The Maine People’s Alliance is proposing a 12.4 percent tax on anyone who makes more than $118,000. They believe Maine taxpayers should foot the bill for universal child and elder care as well as family leave compensation.

The major problem is that those targeted by the these “tax-the-rich” proposals have a choice. They can leave. In fact, Maine’s high taxes have been driving people away for many years. A former Maine governor now lives in Florida. A former candidate for governor lives in Texas. Both states have no income tax.

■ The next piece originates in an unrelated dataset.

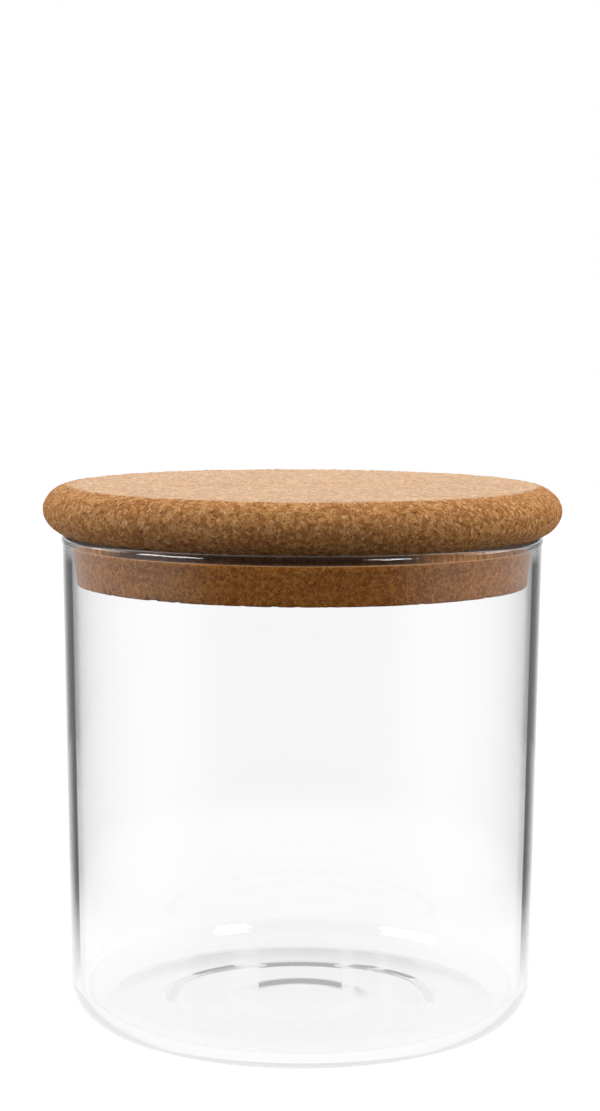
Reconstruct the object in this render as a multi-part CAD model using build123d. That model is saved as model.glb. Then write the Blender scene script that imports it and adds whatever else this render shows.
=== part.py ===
"""Clear glass storage jar with a two-layer cork lid.

The origin is the centre of the jar's base, on the surface that it stands on. +Z is up the jar's axis.
Every half section is drawn as (radius, height) and turned once about Z. All lengths are millimetres.
"""
from build123d import *
import os

# Glass jar, whose wall narrows a little from the mouth down to the heel
jar_height = 103.0
jar_radius = 50.0
wall_taper = 0.7
wall = 2.0
floor_thickness = 2.6
heel_radius = 8.0

# Rim of the glass: a round bead a little wider than the wall, with a tight crease under it
bead_projection = 0.2
bead_height = 1.5
bead_run_out = 0.3
bead_blend = 0.8
bead_crease = 0.15
rim_round_share = 0.45

# Shallow hollow under the glass floor, which leaves a flat ring to stand on
standing_ring_width = 12.5
hollow_depth = 0.9
hollow_slope = 3.5
hollow_blend = 4.0

# Cork disc: a flat disc whose edge is a half ellipse cut off by the two faces
disc_overhang = 3.7
disc_thickness = 10.1
nose_reach = 7.2
nose_overshoot = 0.35

# Cork plug under the disc
plug_depth = 10.0
plug_clearance = 0.1
plug_taper = 0.9
plug_corner_radius = 0.6

# Radii that follow: the bead's outside, the wall above the heel, and the inner side at both ends
rim_radius = jar_radius + bead_projection
base_radius = jar_radius - wall_taper
mouth_radius = jar_radius - wall
inner_base_radius = base_radius - wall


def turned(section):
    """Solid made by turning a half section of radii and heights once about the jar's axis."""
    return revolve(Plane.XZ * section, axis=Axis.Z)


def glass_jar():
    """Outer line up the base and wall, over the rim, and back down the inner side to the floor."""
    hollow_radius = base_radius - heel_radius - standing_ring_width
    bead_bottom = jar_height - bead_height
    rim_round = rim_round_share * (rim_radius - mouth_radius)
    corners = [
        ((hollow_radius - hollow_slope, hollow_depth), hollow_blend),
        ((hollow_radius, 0), hollow_blend),
        ((base_radius, 0), heel_radius),
        ((jar_radius, bead_bottom - bead_run_out), bead_crease),
        ((rim_radius, bead_bottom), bead_blend),
        ((rim_radius, jar_height), rim_round),
        ((mouth_radius, jar_height), rim_round),
        ((inner_base_radius, floor_thickness), heel_radius - wall),
    ]
    underside = (0, hollow_depth)
    floor = (0, floor_thickness)
    points = [underside] + [point for point, radius in corners] + [floor]
    outline = FilletPolyline(*points, radius=[radius for point, radius in corners])
    return turned(make_face(outline.edges() + [Line(floor, underside)]))


def cork_disc():
    """Flat disc with an elliptical nose, whose flat lower face lies on the glass rim."""
    nose_centre = rim_radius + disc_overhang - nose_reach
    half_thickness = disc_thickness / 2
    corner = (Align.MIN, Align.MIN)
    core = Rectangle(nose_centre, disc_thickness, align=corner)
    slab = Rectangle(nose_centre + nose_reach, disc_thickness, align=corner)
    nose = Pos(nose_centre, half_thickness) * Ellipse(nose_reach, half_thickness + nose_overshoot)
    return Pos(0, 0, jar_height) * turned(core + (nose & slab))


def cork_plug():
    """Tapered stopper glued to the disc's lower face, a little smaller than the mouth."""
    top_radius = mouth_radius - plug_clearance
    bottom_radius = top_radius - plug_taper
    outline = FilletPolyline(
        (0, -plug_depth), (bottom_radius, -plug_depth), (top_radius, 0), (0, 0),
        radius=[plug_corner_radius, 0],
    )
    section = make_face(outline.edges() + [Line((0, 0), (0, -plug_depth))])
    return Pos(0, 0, jar_height) * turned(section)


parts = {
    "glass_jar": glass_jar(),
    "cork_disc": cork_disc(),
    "cork_plug": cork_plug(),
}

os.makedirs("parts", exist_ok=True)
for name, solid in parts.items():
    export_step(solid, f"parts/{name}.step")
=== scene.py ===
import math

import bpy
import numpy as np
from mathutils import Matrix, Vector


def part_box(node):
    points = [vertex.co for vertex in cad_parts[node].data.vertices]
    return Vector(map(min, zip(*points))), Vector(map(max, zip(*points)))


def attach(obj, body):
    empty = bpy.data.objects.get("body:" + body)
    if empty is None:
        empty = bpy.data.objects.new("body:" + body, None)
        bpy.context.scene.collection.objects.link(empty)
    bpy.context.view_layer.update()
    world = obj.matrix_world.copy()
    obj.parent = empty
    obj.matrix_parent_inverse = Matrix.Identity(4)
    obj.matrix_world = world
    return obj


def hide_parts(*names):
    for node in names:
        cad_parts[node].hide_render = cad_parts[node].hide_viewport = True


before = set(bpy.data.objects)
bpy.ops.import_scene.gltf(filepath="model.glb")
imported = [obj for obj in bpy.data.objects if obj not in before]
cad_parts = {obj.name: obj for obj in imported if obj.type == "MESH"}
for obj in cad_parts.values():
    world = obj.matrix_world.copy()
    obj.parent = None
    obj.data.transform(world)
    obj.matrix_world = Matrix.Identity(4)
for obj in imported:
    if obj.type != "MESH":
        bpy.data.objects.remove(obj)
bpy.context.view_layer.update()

# A millimetre in metres, a length to divide by in place of 0, and full white and black
MM = 0.001
TINY = 1e-12
WHITE, BLACK = (1, 1, 1, 1), (0, 0, 0, 1)

# Sizes from the frame
JAR_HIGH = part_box("glass_jar")[1]
DISC_LOW, DISC_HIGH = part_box("cork_disc")
PLUG_LOW, PLUG_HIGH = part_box("cork_plug")

# Glass: the outline that the jar has, in metres
RIM_RADIUS = JAR_HIGH.x
JAR_HEIGHT = JAR_HIGH.z
BEAD_PROJECTION = 0.2 * MM
BEAD_HEIGHT = 1.5 * MM
BEAD_RUN_OUT = 0.3 * MM
BEAD_BLEND = 0.8 * MM
BEAD_CREASE = 0.15 * MM
RIM_ROUND = 0.99 * MM
WALL = 2.0 * MM
WALL_TAPER = 0.7 * MM
HEEL_ROUND = 8.0 * MM
FLOOR_THICKNESS = 2.6 * MM
HOLLOW_DEPTH = 0.9 * MM
GLASS_SEGMENTS = 288
GLASS_SPACING, GLASS_ARC_SPACING, HOLLOW_SPACING = 2.4 * MM, 0.2 * MM, 0.3 * MM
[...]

I believe this latest proposal, if passed, will create a bottleneck at the Kittery tolls as people quietly leave the lunacy behind. There are 16,000 tax filers in Maine whose incomes exceed $200,000, but 11,000 of those are family businesses – employers who rely on their annual income to invest back into their businesses, hire new people, make charitable contributions and save for the rainy day that visits everyone who ever took a chance on starting a business in Maine.

What the MPA and their allies in the Legislature will never understand is that once people leave for tax purposes, they won’t come back. Instead of Maine collecting some taxes, the state will lose 100 percent of that taxable income to other states.

Legislators are being asked to repeal the current 3 percent tax surcharge and find a fairer way to increase teacher salaries and benefits. With this latest assault on the wallets of Maine people, the urgency to forge a sensible and affordable tax policy in Maine is long overdue. It’s time for us all to ask our state legislators to repeal the 3 percent tax, to form a blue ribbon commission to tackle the question of sustainable taxation and to make it far more difficult to get a referendum question on the ballot.